By the end of the cleanup, Khalid could see at a glance how much he could reinvest in his businesses and how much he needed to set aside for personal bills. His new budget smoothed out the highs and lows of variable income, and he stopped dipping into business funds to cover personal expenses. With clear separation and a manageable set of categories, he feels confident about scaling his ventures without sacrificing household stability.

The Playbook We Used

Architecture

  • Dedicated business checking account for all client payments and business expenses.
  • Separate personal spending account for household and family needs.
  • Two distinct category sets in Monarch: business costs and household spending.
  • An income buffer track to capture revenue above his minimum baseline.

Operations

  • Route all client payments into the business account, then transfer a planned owner’s pay to personal.
  • Keep subscriptions, taxes and other recurring expenses on autopay from the appropriate account.
  • Use the income buffer to bridge slow months and fund future tax obligations.
  • Run regular reviews to adjust baselines as the businesses grow and revenue patterns change.

FAQ & Notes

Did Khalid need to hire a full-time bookkeeper first?

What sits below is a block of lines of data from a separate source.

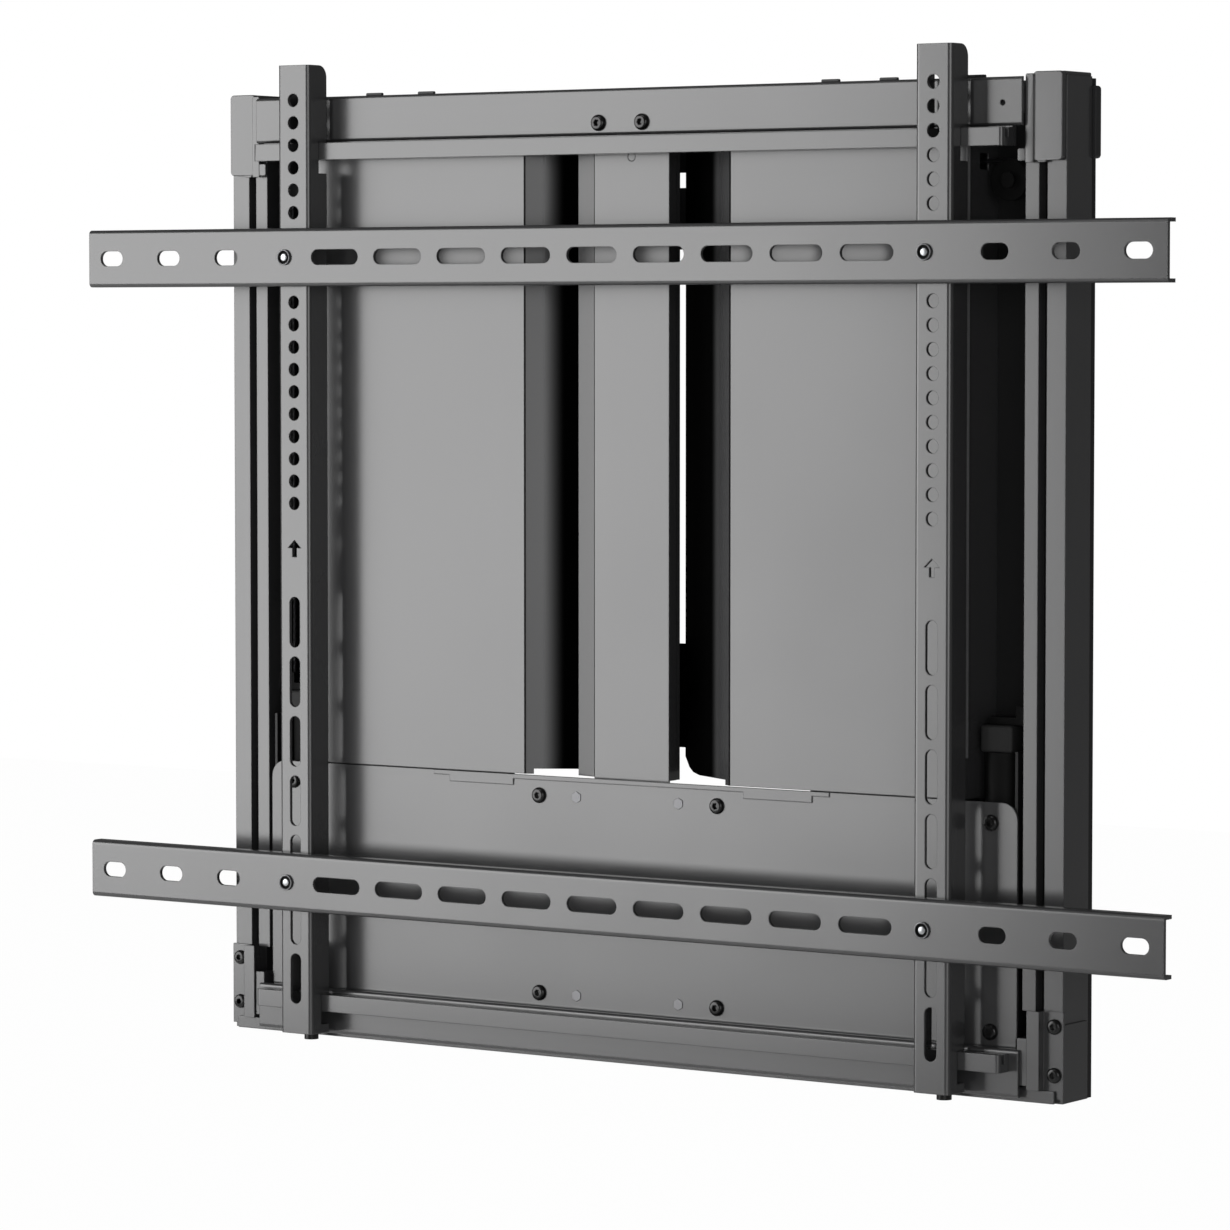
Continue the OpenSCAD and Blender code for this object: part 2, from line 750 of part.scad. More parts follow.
// Fixed axles of the upper pulleys and the cable anchors, riveted to the wall plate
anchor_z = pulley_z - 9;
anchor_r = 4;
module pulley_axles() {
  color(dark)
    for (s = [-1, 1]) side(s) for (x = [outer_x, inner_x]) {
      pin_y(x, pulley_z, 3, sheet, works_depth + 5);
      pin_y(x, pulley_z, 6, sheet, works_depth - pulley_half - gap);
      pin_y(x, pulley_z, 5, works_depth + pulley_half + gap, works_depth + 6);
    }
  color(dark)
    for (s = [-1, 1]) side(s)
      pin_y(pull_x - pulley_r, anchor_z + anchor_r, anchor_r, sheet, works_depth + 4);
}

// Lifting cable: strand from the slide up to the outer pulley
lug_top = buffer_top + 12;
module cable_z(x, z0, z1) {
  translate([x, -works_depth, z0]) cylinder(r = cable_r, h = z1 - z0, $fn = 24);
}
module lift_cable_left() {
  color(silver) side(-1) cable_z(lift_x, lug_top, pulley_z);
}
module lift_cable_right() {
  color(silver) side(1) cable_z(lift_x, lug_top, pulley_z);
}

// Level strand with its quarter turns over the two upper pulleys
module quarter_turn(x, z, a) {
  translate([x, -works_depth, z]) rotate([90, 0, 0])
    rotate([0, 0, a]) rotate_extrude(angle = 90) translate([pulley_r, 0]) circle(cable_r, $fn = 24);
}
module top_cable() {
  quarter_turn(outer_x, pulley_z, 0);
  quarter_turn(inner_x, pulley_z, 90);
  translate([inner_x, -works_depth, pulley_z + pulley_r]) rotate([0, 90, 0])
    cylinder(r = cable_r, h = outer_x - inner_x, $fn = 24);
}
module top_cable_left() {
  color(silver) side(-1) top_cable();
}
module top_cable_right() {
  color(silver) side(1) top_cable();
}

// Strands between the upper pulley, the pull block and the fixed cable anchor
module pull_cable() {
  cable_z(pull_x + pulley_r, pull_z, pulley_z);
  cable_z(pull_x - pulley_r, pull_z, anchor_z);
  quarter_turn(pull_x, pull_z, 180);
  quarter_turn(pull_x, pull_z, 270);
}
module pull_cable_left() {
  color(silver) side(-1) pull_cable();
}
module pull_cable_right() {
  color(silver) side(1) pull_cable();
}

// Slide profile of the carriage with its stop and cable lug
slide_back = sheet + upright_wall + gap;
slide_low = low_channel_z + 7;
slide_foot = corner_high - 1;
slide_wall = 2.2;
arm_back = works_depth;
arm_top = plate_row_low - 1.5;
module slide() {
  difference() {
    box(slide_in, slide_out, slide_back, upright_depth, slide_foot, carriage_top);
    box(
      slide_in + slide_wall, slide_out - slide_wall, slide_back - 1, upright_depth - slide_wall,
      slide_foot - 1, carriage_top + 1
    );
  }
  box(slide_in, slide_in + slide_wall, slide_back, arm_back + eps, slide_low, slide_foot + eps);
  box(
    slide_in, slide_out - 2.5, arm_back, channel_depth - channel_sheet, low_channel_z + 8, arm_top
  );
  box(post_x - 8, slide_in + eps, works_depth - 6, works_depth + 6, buffer_top + gap, buffer_top + 5);
  box(lift_x - 4, slide_in + eps, works_depth - 6, works_depth + 6, buffer_top + gap, lug_top);
  box(
    slide_in, channel_half, upright_depth - eps, channel_depth - channel_sheet,
    carriage_top - channel_h + 8, carriage_top - 4
  );
}
module slide_left() {
  color(coat) side(-1) slide();
}
module slide_right() {
  color(coat) side(1) slide();
}

// Cross channel of the carriage: face with folded edges
channel_bend = (channel_depth - channel_back) / 2 - 0.2;
module cross_channel(z) {
  difference() {
    translate([0, -channel_depth, z + channel_h / 2]) rotate([0, -90, 0])
      linear_extrude(2 * channel_half, center = true)
        channel_outline(channel_h, channel_depth - channel_back, channel_sheet, channel_bend);
    for (s = [-1, 1]) side(s)
      box(
        slide_in - 0.2, channel_half + 1, channel_back - 1, channel_depth - channel_sheet, z - 1,
        z + channel_h + 1
      );
  }
}
screw_x = 17;
screw_z = carriage_top - 22.2;
rivet_x = channel_half - 13.6;
rivet_z = carriage_top - 16;
module top_channel() {
  color(coat) difference() {
    cross_channel(carriage_top - channel_h);
    for (s = [-1, 1]) pin_y(s * screw_x, screw_z, 2.5, channel_back, channel_depth + 1);
    pin_y(rivet_x, rivet_z, 1.8, channel_back, channel_depth + 1);
  }
}
module low_channel() {
  color(coat) cross_channel(low_channel_z);
}

// Hook bar with the groove that takes the bracket teeth
tooth_d = channel_depth + 5;
module hook_bar(z, seat_top) {
  difference() {
    union() {
      box(-bar_half, bar_half, channel_depth, channel_depth + bar_d, z, z + bar_h);
      if (seat_top > z) box(-bar_half, bar_half, channel_back, channel_depth + eps, z, seat_top);
    }
    box(-bar_half - 1, bar_half + 1, tooth_d, tooth_d + groove_w, z + bar_h - groove_h, z + bar_h + 1);
  }
}
module top_bar() {
  color(coat) hook_bar(bar_top_z, carriage_top - channel_h);
}
module low_bar() {
  color(coat) hook_bar(bar_low_z, bar_low_z);
}

// Two button screws in the middle of the upper channel
module channel_screws() {
  color(black) for (s = [-1, 1])
    button_screw(s * screw_x, screw_z, channel_depth, 5.4, 2.8, 2.45, 4, 2.1);
}

// Plugs on the upper edge of the upper channel
plug_x = [158.5, 201.6, 265];
module channel_plugs() {
  color(black) for (s = [-1, 1], x = plug_x)
    translate([s * x, -channel_depth + 2.5, carriage_top]) translate([-6.5, 0, 0]) cube([13, 2.3, 2.6]);
}

// Vertical bracket: channel with holes, hooking notches and lock thread
bracket_half = bracket_w / 2;
bracket_back = bracket_depth - bracket_flange;
bar_front = channel_depth + bar_d;
lock_depth = channel_depth + bar_d / 2;
lock_r = 2.5;
ear_r = 8;
hook_room = 9;
module bracket_hook(z) {
  difference() {
    box(
      -bracket_half - 1, bracket_half + 1, bracket_back - 1, bar_front + gap, z - hook_room,
      z + bar_h + gap
    );
    box(
      -bracket_half - 2, bracket_half + 2, tooth_d + gap, tooth_d + groove_w - gap,
      z + bar_h - groove_h + 1, z + bar_h + gap + 1
    );
  }
}
module bracket_arrow() {
  rotate([90, 0, 0]) linear_extrude(20, center = true)
    polygon([[0, 6], [5.6, 0.6], [1.9, 0.6], [1.9, -5.5], [-1.9, -5.5], [-1.9, 0.6], [-5.6, 0.6]]);
}
module bracket() {
  difference() {
    union() {
      translate([0, -bracket_depth, bracket_bottom]) linear_extrude(bracket_top - bracket_bottom)
        channel_outline(bracket_w, bracket_flange, frame_sheet, bend_r);
      box(
        -bracket_half + 1, bracket_half - 1, bracket_back + 2, bracket_depth - 1, bracket_bottom,
        bar_low_z - hook_room
      );
    }
    box(
      -bracket_half - 1, -bracket_half + frame_sheet + 1, bracket_back - 1, bracket_depth - bracket_lip,
      bracket_bottom + left_wall_low, bracket_top - left_wall_top
    );
    bracket_hook(bar_top_z);
    bracket_hook(bar_low_z);
    for (k = [0 : hole_count - 1])
      pin_y(0, hole_top - k * hole_pitch, hole_dia / 2, bracket_depth - 6, bracket_depth + 1);
    for (k = [0 : long_count - 1])
      slot_y(
        0, bracket_bottom + long_margin + k * long_pitch, long_len, hole_dia, bracket_depth - 6,
        bracket_depth + 1, true
      );
    translate([0, -bracket_depth, 14.4]) bracket_arrow();
    difference() {
      box(
        -bracket_w, bracket_w, bracket_back - 1, bracket_back + ear_r, bracket_top - ear_r,
        bracket_top + 1
      );
      translate([-bracket_w - 1, -bracket_back - ear_r, bracket_top - ear_r]) rotate([0, 90, 0])
        cylinder(r = ear_r, h = 2 * bracket_w + 2);
    }
    translate([0, -lock_depth, bracket_bottom - 1]) cylinder(r = lock_r + run, h = 20);
    for (z = [-1, 1]) pin_y(0, z * rail_pitch / 2, 3.1, bracket_depth - 6, bracket_depth + 1);
  }
}
module bracket_left() {
  color(coat) translate([-bracket_pitch / 2, 0, 0]) bracket();
}
module bracket_right() {
  color(coat) translate([bracket_pitch / 2, 0, 0]) bracket();
}

// Horizontal rail with its slots for the screen bolts
rail_front = bracket_depth + rail_d + gap;
module rail(z) {
  difference() {
    translate([0, -rail_front, z]) rotate([0, -90, 0]) linear_extrude(rail_len, center = true)
      channel_outline(rail_h, rail_d, frame_sheet, bend_r);
    for (s = [-1, 1], k = [0 : 2])
      slot_y(
        s * (end_slot_far - k * end_slot_pitch), z, end_slot_len, rail_slot_w, rail_front - 6,
        rail_front + 1
      );
    for (k = [-4 : 4])
      slot_y(k * mid_slot_pitch, z, mid_slot_len, rail_slot_w, rail_front - 6, rail_front + 1);
    for (s = [-1, 1])
      pin_y(s * bracket_pitch / 2, z, 3.1, rail_front - 6, rail_front + 1);
  }
}
module top_rail() {
  color(coat) rail(rail_pitch / 2);
}
module low_rail() {
  color(coat) rail(-rail_pitch / 2);
}

// Socket screws with spacers that join the rails to the brackets
module rail_screws() {
  color(silver)
    for (s = [-1, 1], z = [-1, 1]) difference() {
      union() {
        pin_y(s * bracket_pitch / 2, z * rail_pitch / 2, 3, bracket_depth - 5, rail_front + 1);
        pin_y(s * bracket_pitch / 2, z * rail_pitch / 2, 7, bracket_depth, rail_front - frame_sheet);
        pin_y(s * bracket_pitch / 2, z * rail_pitch / 2, 5.3, rail_front, rail_front + 1.6);
      }
      difference() {
        pin_y(s * bracket_pitch / 2, z * rail_pitch / 2, 4.1, rail_front + 0.4, rail_front + 3);
        pin_y(s * bracket_pitch / 2, z * rail_pitch / 2, 2.9, rail_front + 0.3, rail_front + 3);
      }
    }
}

// Locking screw under each bracket
lock_tip = bar_low_z - gap;
module lock_screw() {
  difference() {
    union() {
      translate([0, -lock_depth, bracket_bottom - gap])
        cylinder(r = lock_r, h = lock_tip - bracket_bottom + gap);
      translate([0, -lock_depth, bracket_bottom - 5.3]) cylinder(r = 4.8, h = 5);
    }
    translate([0, -lock_depth, bracket_bottom - 6]) cylinder(r = 2, h = 4, $fn = 6);
  }
}
module lock_screw_left() {
  color(black) translate([-bracket_pitch / 2, 0, 0]) lock_screw();
}
module lock_screw_right() {
  color(black) translate([bracket_pitch / 2, 0, 0]) lock_screw();
}

back_plate();
upright_left();
upright_right();
glide_left();
glide_right();
cover_left();
cover_right();
column_cover();
lower_plate();
clinch_nuts();
plate_screws();
corner_bracket_left();
corner_bracket_right();
corner_screws();
top_cap_left();
top_cap_right();
wall_hook_ends();
side_bracket_left();
side_bracket_right();
stop_post_left();
stop_post_right();
buffer_left();
buffer_right();
spindle_beam();
spindle_foot();
spindle();
crosshead();
springs_left();
springs_right();
pull_block_left();
pull_block_right();
outer_pulley_left();
outer_pulley_right();
inner_pulley_left();
inner_pulley_right();
pull_pulley_left();
pull_pulley_right();
pulley_axles();
lift_cable_left();
lift_cable_right();
top_cable_left();
top_cable_right();
pull_cable_left();
pull_cable_right();
slide_left();
slide_right();
top_channel();
top_bar();
low_channel();
low_bar();
channel_screws();
channel_plugs();
bracket_left();
bracket_right();
top_rail();
low_rail();
rail_screws();
lock_screw_left();
lock_screw_right();
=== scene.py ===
import json
import math

import bmesh
import bpy
from bpy.props import FloatProperty, FloatVectorProperty, IntProperty, PointerProperty
from mathutils import Matrix, Vector


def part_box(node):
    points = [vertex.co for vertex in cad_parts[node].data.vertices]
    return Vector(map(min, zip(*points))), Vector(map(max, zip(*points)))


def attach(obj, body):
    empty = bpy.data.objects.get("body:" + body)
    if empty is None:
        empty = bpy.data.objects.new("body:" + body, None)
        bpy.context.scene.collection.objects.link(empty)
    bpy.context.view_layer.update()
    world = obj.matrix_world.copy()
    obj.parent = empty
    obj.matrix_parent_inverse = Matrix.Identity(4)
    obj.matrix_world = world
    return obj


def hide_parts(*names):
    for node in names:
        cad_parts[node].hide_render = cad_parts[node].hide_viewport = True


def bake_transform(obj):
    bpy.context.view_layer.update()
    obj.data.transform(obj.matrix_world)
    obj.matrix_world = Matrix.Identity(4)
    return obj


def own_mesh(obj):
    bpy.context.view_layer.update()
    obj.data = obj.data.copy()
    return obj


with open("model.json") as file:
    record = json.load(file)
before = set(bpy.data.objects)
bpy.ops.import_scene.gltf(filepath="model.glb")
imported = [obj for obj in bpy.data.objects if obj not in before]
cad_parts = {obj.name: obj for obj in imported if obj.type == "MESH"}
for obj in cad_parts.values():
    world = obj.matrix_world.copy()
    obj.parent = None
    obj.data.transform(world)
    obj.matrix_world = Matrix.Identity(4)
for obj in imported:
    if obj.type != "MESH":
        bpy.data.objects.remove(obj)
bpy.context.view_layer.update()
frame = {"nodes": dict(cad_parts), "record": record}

bl_info = {
    "name": "Height adjustable screen wall lift",
    "version": (1, 0, 0),
    "blender": (4, 5, 0),
    "location": "3D View > Sidebar > Wall lift",
    "description": "Finish, fasteners and studio for the height adjustable screen wall lift",
    "category": "Object",
}

MM = 0.001
NEAR = 1e-6                     # points nearer than this count as one
UP = Vector((0, 0, 1))
FRONT = Vector((0, -1, 0))      # from the wall towards the screen
SHARP_ANGLE = math.radians(35)  # edges steeper than this stay sharp
TURN_STEPS = 16                 # steps in one turn of a spring or thread
WIRE_SIDES = 7
BUTTON_HEIGHT = 0.5             # of a button head, as a share of its radius
ALL_CORNERS = ((1, 1), (1, -1), (-1, 1), (-1, -1))
TOP_CORNERS = ((1, 1), (-1, 1))


# Sizes and colours that a user would change

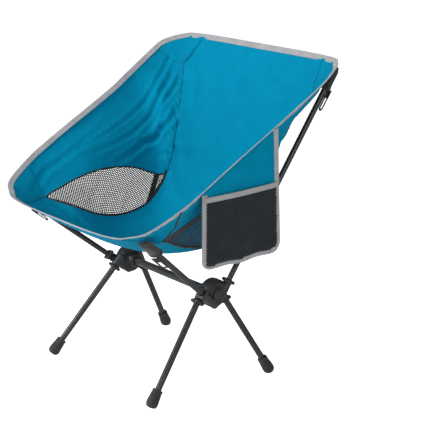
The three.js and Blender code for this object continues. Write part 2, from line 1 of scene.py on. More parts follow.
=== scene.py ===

No. Before adding ongoing support, we focused on simplifying the structure: separating accounts, cleaning a year of transactions and giving every dollar a clear job. With that foundation in place, a bookkeeper (now or later) has a much easier job — and Khalid understands the story behind his numbers.

How did this help with taxes and paying himself?

By separating business and personal money and using an income buffer, Khalid can clearly see what belongs to the business, what can be set aside for taxes and what can safely be paid out as owner’s pay. Instead of guessing each month, he follows a simple rule anchored in the plan.